The next budget will likely total about $7 billion over two years.

So even with the slowing revenues and cuts sought by Gibbons, the new 2009-11 budget is expected to reflect an overall increase in spending from the current budget when it sees final approval by the Legislature sometime in June 2008. Spending over the current budget as approved by the Legislature last year should increase by at least 3 percent.

But this is small consolation to the Board of Regents.

Regent Cedric Crear said Gibbons is not to blame for the state’s economic troubles, but he has failed to show any leadership on how to deal with the crisis. The only reaction from Gibbons is to cut, he said.

“We have to take drastic action,” Crear said.

Students and faculty need to let their views be known, he said.

Knecht disagreed that Gibbons is failing to show leadership. Nevada families are facing the same cutbacks as the higher education system, he said.

A tax increase on families in the current crisis would be “callous,” Knecht said.
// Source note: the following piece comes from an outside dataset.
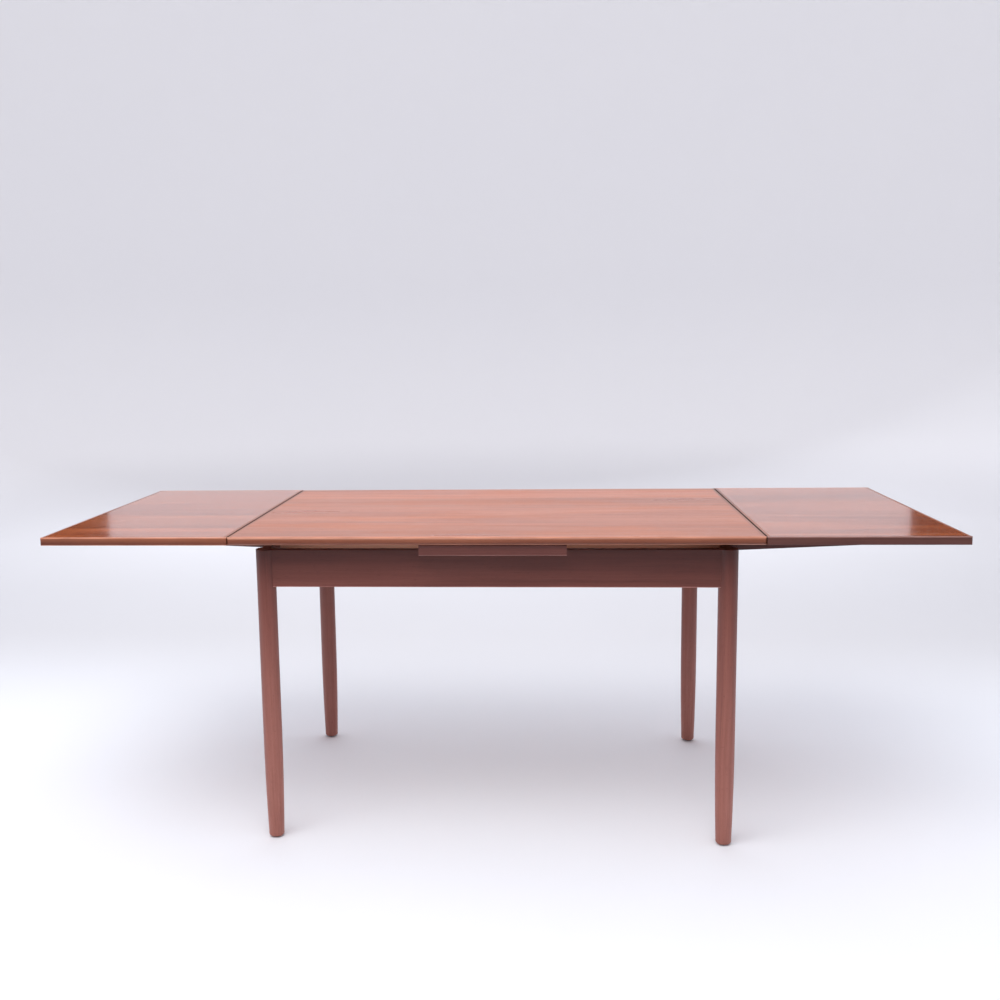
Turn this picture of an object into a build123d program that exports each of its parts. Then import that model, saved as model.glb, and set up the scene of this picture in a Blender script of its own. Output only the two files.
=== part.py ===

Wixom said he will work with Rogers in the coming months to propose some solutions to the budget dilemma in an effort to avoid major disruptions to higher education.

But tax revenues are not likely to turn positive anytime soon, he said.

“The issue is preserving ourselves, enhancing ourselves,” Wixom said. “This is dangerous stuff. It’s not like we’re dealing with a luxury that we can simply do without. We’re dealing with a necessity in terms of what we can do for our children and what we can do for the state.”